Ellison has painstakingly documented the decline of articles published in top economics journals by authors working in the highest-ranked schools.  These authors are continuing to publish, but are seeking other outlets, including unrefereed preprint and working paper servers.

There are several explanations for this trend, and Ellison is careful about not attributing what he has observed to a single theory.  Still, there are two explanations that make empirical and theoretical sense:

  1. The Internet has allowed the certification and dissemination functions of journals to be disaggregated, permitting other services (like preprint and working paper servers), and networked search tools (like Google Scholar), to perform the function of disseminating research findings.
  2. Any economist will tell you that it is taking more time to get your work published in a top-economics journal.  Submission to publication may take years in many cases, and reviewers are more eager to require multiple revisions from the authors. For those economists who have already built a reputation, the benefits of going through the certification process may not be worth the effort, at least not for all of their work.

Ellison writes:

More top economists may realize that the publication hassles they have been enduring are not necessary. The peer-review process may also be subject to unraveling: as more top economists withdraw from the process, the signal that publication in a given journal provides is devalued, and this may lead to further withdrawals.

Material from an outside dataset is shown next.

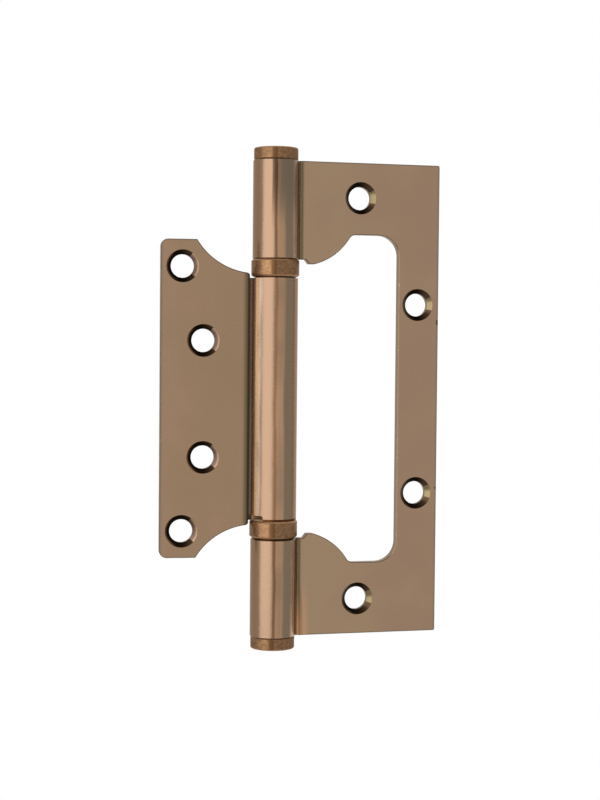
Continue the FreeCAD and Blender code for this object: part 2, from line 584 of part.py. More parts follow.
def bearing_shell(name, foot):
    """The upper washer of a bearing, with a skirt that hides the balls and the race."""
    body = new_body(name)
    half = Outline(body, "Half_section", "XZ_Plane")
    bore, skirt, outside = size("race_bore"), size("skirt_bore"), size("shell_radius")
    top, lift, chamfer = size("bearing_height"), size("shell_lift"), size("shell_edge")
    under = top - size("race_gauge")
    groove, near, far = track(half, under, top / 2, True)
    inner_roof = half.line((bore, under), near)
    outer_roof = half.line(far, (skirt, under))
    skirt_inside = half.line((skirt, under), (skirt, lift))
    rim = half.line((skirt, lift), (outside - chamfer, lift))
    low_bevel = half.line((outside - chamfer, lift), (outside, lift + chamfer))
    side = half.line((outside, lift + chamfer), (outside, top - chamfer))
    high_bevel = half.line((outside, top - chamfer), (outside - chamfer, top))
    roof = half.line((outside - chamfer, top), (bore, top))
    inside = half.line((bore, top), (bore, under))
    half.close((inner_roof, True, False), (groove, False, False), (outer_roof, True, False),
               (skirt_inside, True, False), (rim, True, False), (low_bevel, True, False),
               (side, True, False), (high_bevel, True, False), (roof, True, False),
               (inside, True, False))
    for level in (inner_roof, outer_roof, rim, roof):
        half.constrain("Horizontal", level)
    for upright in (skirt_inside, side, inside):
        half.constrain("Vertical", upright)
    half.place((inner_roof, START), "Sizes.race_bore", "Sizes.bearing_height - Sizes.race_gauge")
    half.constrain("PointOnObject", outer_roof, START, inner_roof)
    half.place((skirt_inside, END), "Sizes.skirt_bore", "Sizes.shell_lift")
    half.place((low_bevel, START), "Sizes.shell_radius - Sizes.shell_edge")
    half.place((side, START), "Sizes.shell_radius", "Sizes.shell_lift + Sizes.shell_edge")
    half.place((side, END), None, "Sizes.bearing_height - Sizes.shell_edge")
    half.place((roof, START), "Sizes.shell_radius - Sizes.shell_edge", "Sizes.bearing_height")
    lathe(body, half)
    body.setExpression("Placement.Base.z", foot)
    return body


def ball_ring(prefix, foot):
    """As many balls as the track holds, side by side."""
    pitch = size("ball_diameter") + size("ball_spacing")
    count = math.floor(math.tau * size("ball_orbit") / pitch)
    balls = []
    for number in range(count):
        ball = doc.addObject("Part::Sphere", f"{prefix}_ball_{number + 1:02d}")
        ball.Label = ball.Name
        turn = f"({WHOLE_TURN * number} / {count}) * 1deg"
        ball.setExpression("Radius", "Sizes.ball_diameter / 2")
        ball.setExpression("Placement.Base.x", f"Sizes.ball_orbit * cos({turn})")
        ball.setExpression("Placement.Base.y", f"Sizes.ball_orbit * sin({turn})")
        ball.setExpression("Placement.Base.z", f"{foot} + Sizes.bearing_height / 2")
        balls.append(ball)
    return balls


def faults_in(pieces):
    """Names what failed to build, came out empty or broken, or cut nothing."""
    faults = [o.Name for o in doc.Objects if {"Invalid", "Error"} & set(o.State)]
    for piece in pieces:
        if piece.Shape.isNull() or not piece.Shape.isValid() or len(piece.Shape.Solids) != 1:
            faults.append(piece.Label)
        for feature in getattr(piece, "Group", []):
            if feature.TypeId in ("PartDesign::Pocket", "PartDesign::Hole"):
                if not feature.Shape.Volume < feature.BaseFeature.Shape.Volume - NEAR:
                    faults.append(feature.Name)
    return faults


upper_foot = "Sizes.bearing_foot"
lower_foot = "Sizes.bearing_play - Sizes.frame_knuckle_end"
pieces = [
    frame_leaf(),
    door_leaf(),
    hinge_pin(),
    end_cap("top_cap", up=True),
    end_cap("bottom_cap", up=False),
    bearing_race("upper_bearing_race", upper_foot),
    bearing_shell("upper_bearing_shell", upper_foot),
    bearing_race("lower_bearing_race", lower_foot),
    bearing_shell("lower_bearing_shell", lower_foot),
]
pieces += ball_ring("upper", upper_foot)
pieces += ball_ring("lower", lower_foot)
doc.recompute()

faults = faults_in(pieces)
if faults:
    raise RuntimeError("not built: " + ", ".join(faults))
os.makedirs("parts", exist_ok=True)
for piece in pieces:
    piece.Shape.exportStep(f"parts/{piece.Label}.step")
    print(piece.Label, round(piece.Shape.Volume, 2), piece.Shape.BoundBox)
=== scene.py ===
import json
import math

import bpy
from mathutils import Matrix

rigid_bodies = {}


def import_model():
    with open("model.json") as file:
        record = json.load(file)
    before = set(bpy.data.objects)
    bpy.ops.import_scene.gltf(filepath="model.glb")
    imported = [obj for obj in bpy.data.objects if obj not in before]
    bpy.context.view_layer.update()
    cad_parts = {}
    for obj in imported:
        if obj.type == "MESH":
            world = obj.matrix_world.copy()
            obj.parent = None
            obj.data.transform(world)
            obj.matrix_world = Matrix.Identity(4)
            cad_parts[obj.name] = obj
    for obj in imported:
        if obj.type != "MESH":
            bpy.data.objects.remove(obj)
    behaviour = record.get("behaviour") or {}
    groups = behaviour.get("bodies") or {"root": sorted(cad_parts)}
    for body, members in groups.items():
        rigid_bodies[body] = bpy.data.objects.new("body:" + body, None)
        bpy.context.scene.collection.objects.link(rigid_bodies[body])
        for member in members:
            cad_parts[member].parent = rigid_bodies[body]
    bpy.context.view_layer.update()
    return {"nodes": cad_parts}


# The part stands alone before a white sweep. Whatever an empty file starts with is cleared first,
# so that the scene starts with the hinge alone.
for leftover in list(bpy.data.objects):
    bpy.data.objects.remove(leftover)
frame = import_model()


# White paper sweep, well under the part as on a product stand, in metres. It keeps a soft shadow
# below the part and goes over into the white surroundings further out.
SWEEP_DROP = 0.42
SWEEP_REACH = 6.0
SHADOW_REACH = 0.3
PAPER = (0.93, 0.93, 0.93, 1.0)
WHITE = (1.0, 1.0, 1.0, 1.0)

# The sockets of a Mix node that take and give colours, by their number.
COLOUR_BELOW = 6
COLOUR_ABOVE = 7
COLOUR_MIXED = 2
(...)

Since the prestige of a journal is heavily influenced by a small number of influential papers, losing these contributions can be significant in a publishing environment where authors want their work associated with other high-profile authors.  This is what Ellison means by “unraveling,” a negative feedback loop in which market confidence is eroded.  Think collapse on Wall Street, only much slower.

Ellison concludes with a warning on what such a decline of peer review could mean, especially if no alternative certification system is ready to step in.

One could imagine that new institutions may arise and perform many of the same functions as the current peer-review system more efficiently. Given how central peer-review has been to academic research over the past century, however, the thought that the current system might collapse before any successor is clearly established is troubling.

It may not be surprising that Ellison’s paper is not published in a journal, but resides in two online repositories (SSRN and NBER), not to mention Ellison’s own home page.